Sur le terrain, des réunions vont se mettre en place à l’échelon cantonal d’ici fin novembre afin d’expliquer ce dispositif et rendre compte aux agriculteurs, après la formidable mobilisation du 16 octobre, de ce qui a été obtenu, mais aussi des lacunes et des dossiers qui sont toujours en cours.

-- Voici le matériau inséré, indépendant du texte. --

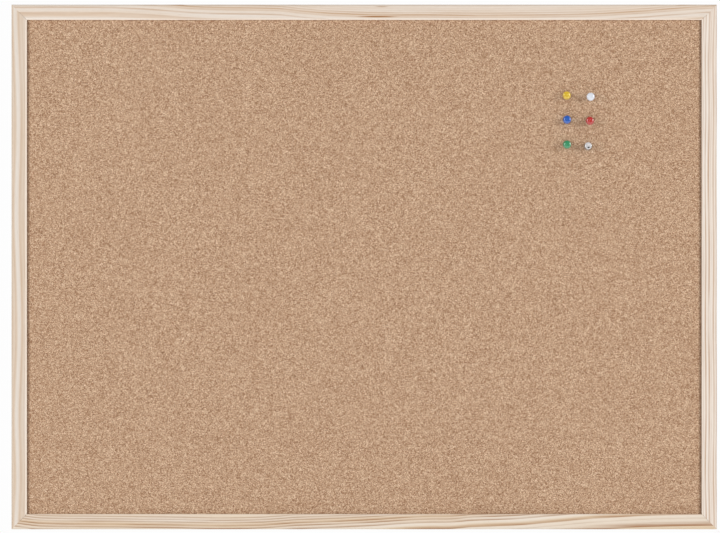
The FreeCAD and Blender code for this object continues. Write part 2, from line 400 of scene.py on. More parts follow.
def cork_material():
    """Pressed cork: granules of many browns, dark seams between them, and a painted shadow along the side
    rails.
    """
    granules, crumbs = 1.15, 2.3  # per millimetre
    rail_shadow_width = 5.0
    s = Shader("fine_cork")
    at = s.place()
    bend = s.add("ShaderNodeTexNoise", {"Vector": at, "Scale": 1.1, "Detail": 1.0}).outputs["Color"]
    shift = s.add("ShaderNodeVectorMath", {0: bend, 1: (0.5, 0.5, 0.5)}, operation="SUBTRACT")
    small_shift = s.add("ShaderNodeVectorMath", {0: shift.outputs[0], "Scale": 0.9}, operation="SCALE")
    ragged = s.add("ShaderNodeVectorMath", {0: at, 1: small_shift.outputs[0]}).outputs[0]

    grain = s.cells(ragged, granules)
    fine = s.cells(ragged, crumbs)
    seam = s.cells(ragged, granules, "DISTANCE_TO_EDGE").outputs["Distance"]
    tone = s.random_of(grain.outputs["Color"])
    fine_tone = s.random_of(fine.outputs["Color"])
    blend = s.math("MULTIPLY_ADD", tone, 0.78, s.math("MULTIPLY", fine_tone, 0.22))
    browns = [
        (0.02, srgb(112, 74, 48)), (0.22, srgb(156, 119, 89)), (0.42, srgb(184, 149, 118)),
        (0.60, srgb(200, 168, 138)), (0.80, srgb(222, 192, 162)), (0.98, srgb(244, 220, 192)),
    ]
    colour = s.ramp(blend, browns)
    hue = s.add("ShaderNodeSeparateColor", {"Color": fine.outputs["Color"]}).outputs[1]
    colour = s.mix(s.ramp(hue, [(0.75, 0.0), (0.95, 0.35)]), colour, srgb(190, 138, 116))
    colour = s.mix(s.ramp(hue, [(0.02, 0.45), (0.10, 0.0)]), colour, srgb(104, 66, 44))
    colour = s.mix(s.ramp(seam, [(0.0, 0.35), (0.14, 0.0)]), colour, srgb(112, 76, 50))
    cloud = s.ramp(s.noise(at, 0.011, 2.0), [(0.3, 0.0), (0.7, 0.07)])
    colour = s.mix(cloud, colour, srgb(160, 122, 92))
    # painted shadow: the cork is darkened towards the left and right rails, as if their lips shaded it
    from_rail = s.math("SUBTRACT", WIDTH / 2 - RAIL_FACE, s.math("ABSOLUTE", s.split(at)[0]))
    rim = s.ramp(s.math("DIVIDE", from_rail, rail_shadow_width), [(0.0, 0.46), (0.3, 0.36), (0.8, 0.0)], "EASE")
    colour = s.mix(rim, colour, srgb(60, 38, 26))

    dome = s.ramp(seam, [(0.0, 0.0), (0.3, 1.0)], "EASE")
    relief = s.bump(dome, 0.16, 0.8)
    relief = s.bump(s.noise(at, 3.2, 3.0, 0.6), 0.10, 0.7, relief)
    rough = s.ramp(fine_tone, [(0.0, 0.78), (1.0, 0.92)])
    return s.surface(Base_Color=colour, Roughness=rough, Normal=relief, Specular_IOR_Level=0.25)


def softboard_material():
    """Coarse, loosely pressed wood fibre."""
    s = Shader("softboard_fibre")
    at = s.place()
    fibre = s.noise(at, 1.4, 4.0, 0.7, 1.5)
    colour = s.ramp(fibre, [(0.3, srgb(118, 88, 60)), (0.5, srgb(158, 126, 92)), (0.7, srgb(186, 156, 120))])
    relief = s.bump(fibre, 0.3, 0.8)
    return s.surface(Base_Color=colour, Roughness=0.95, Normal=relief)


def hardboard_material():
    """The rough side of hardboard: matted brown fibre with the print of the press screen."""
    pitch = 1.6  # of the screen's print
    s = Shader("hardboard_screen_side")
    at = s.place()
    fibre = s.noise(at, 0.9, 5.0, 0.72, 2.0)
    cloud = s.noise(at, 0.02, 3.0, 0.55)
    colour = s.ramp(fibre, [(0.28, srgb(84, 56, 36)), (0.5, srgb(122, 86, 58)), (0.74, srgb(158, 120, 84))])
    colour = s.mix(s.ramp(cloud, [(0.3, 0.0), (0.7, 0.25)]), colour, srgb(98, 66, 44))
    x, _, z = s.split(at)
    warp, weft = [s.math("SINE", s.math("MULTIPLY", way, 2 * math.pi / pitch)) for way in (x, z)]
    screen = s.math("MULTIPLY_ADD", s.math("MULTIPLY", warp, weft), 0.5, 0.5)
    colour = s.mix(s.ramp(screen, [(0.0, 0.22), (0.55, 0.0)]), colour, srgb(74, 48, 30))
    relief = s.bump(screen, 0.22, 0.8)
    relief = s.bump(fibre, 0.15, 0.7, relief)
    rough = s.ramp(fibre, [(0.3, 0.66), (0.7, 0.86)])
    return s.surface(Base_Color=colour, Roughness=rough, Normal=relief, Specular_IOR_Level=0.3)


def metal_material(name, base, tint, roughness, spangle, brushed=(1.0, 1.0, 1.0)):
    """Plated steel with faint crystal spangle, fine scratches and slightly uneven gloss."""
    s = Shader(name)
    at = s.place()
    crystal = s.random_of(s.cells(at, 1 / spangle).outputs["Color"])
    cloud = s.noise(at, 0.35, 3.0, 0.6)
    colour = s.mix(s.ramp(crystal, [(0.0, 0.0), (1.0, 0.35)]), base, tint)
    colour = s.mix(s.ramp(cloud, [(0.35, 0.0), (0.7, 0.3)]), colour, tint)
    scratch = s.noise(s.place(scale=brushed), 4.0, 2.0, 0.6)
    rough = s.math("MULTIPLY_ADD", scratch, 0.22, roughness - 0.11)
    relief = s.bump(scratch, 0.012, 0.6)
    return s.surface(Base_Color=colour, Metallic=1.0, Roughness=rough, Normal=relief)


MOULDED = {"IOR": 1.49, "Coat_Weight": 1.0, "Coat_Roughness": 0.08, "Coat_IOR": 1.7}


def plastic_material(name, colour, deep):
    """Glossy moulded plastic with a little depth and handling marks."""
    s = Shader(name)
    at = s.place()
    marks = s.noise(at, 1.6, 4.0, 0.65)
    swirl = s.noise(at, 0.22, 2.0, 0.5, 1.0)
    shade = s.mix(s.ramp(swirl, [(0.3, 0.0), (0.75, 0.4)]), colour, deep)
    rough = s.ramp(marks, [(0.35, 0.10), (0.7, 0.19)])
    relief = s.bump(swirl, 0.05, 0.25)
    return s.surface(
        Base_Color=shade,
        Roughness=rough,
        Normal=relief,
        Subsurface_Weight=0.12,
        Subsurface_Radius=(0.6, 0.6, 0.6),
        Subsurface_Scale=MM,
        **MOULDED,
    )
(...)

THIERRY Michel et M. L.-R.
La FRSEA et JA demandent un soutien au Conseil régional
Le Président de la République a proposé mardi dernier un vaste plan de financement pour l’ensemble de l’agriculture. Ce plan répond à une partie des demandes que la FRSEA et Jeunes agriculteurs ont exprimé avec force le Vendredi 16 octobre
à Nantes avec 5 000 agriculteurs et 350 tracteurs. Cependant, ce plan ne sera pas suffisant : les prêts de consolidation à 1,5 % (1 % pour les jeunes) ne remplaceront pas “l’année blanche” demandée ; l’exonération de 1 €/heure pour les travailleurs saisonniers est très inférieure à la prime de 3 €/heure travaillée demandée. À travers un courrier adressé à Jacques Auxiette, président du Conseil régional des Pays de la Loire, la FRSEA et Jeunes agriculteurs viennent de solliciter un soutien financier exceptionnel de la Région pour l’agriculture : « Ce soutien pourrait prendre plusieurs formes, expriment Joël Limouzin et Florent Renaudier, les deux présidents des structures syndicales : prise en charge partielle des intérêts des prêts de consolidation pour que les taux soient ramenés à 0 %, mise en place d’un fonds de garantie pour permettre aux agriculteurs les plus endettés d’avoir accès aux prêts de consolidation, abondement des mesures nationales prises… ». « L’agriculture est l’une des plus grandes richesses de la région en terme d’économie, d’emplois, de gestion du territoire, a ajouté Joël Limouzin ; il faut préserver cette richesse, à tout prix ». La FRSEA et Jeunes agriculteurs souhaitent également que les autres collectivités territoriales aident l’agriculture à passer ce mauvais cap, en demandant à l’ensemble des collectivités de « transcender les clivages politiques ».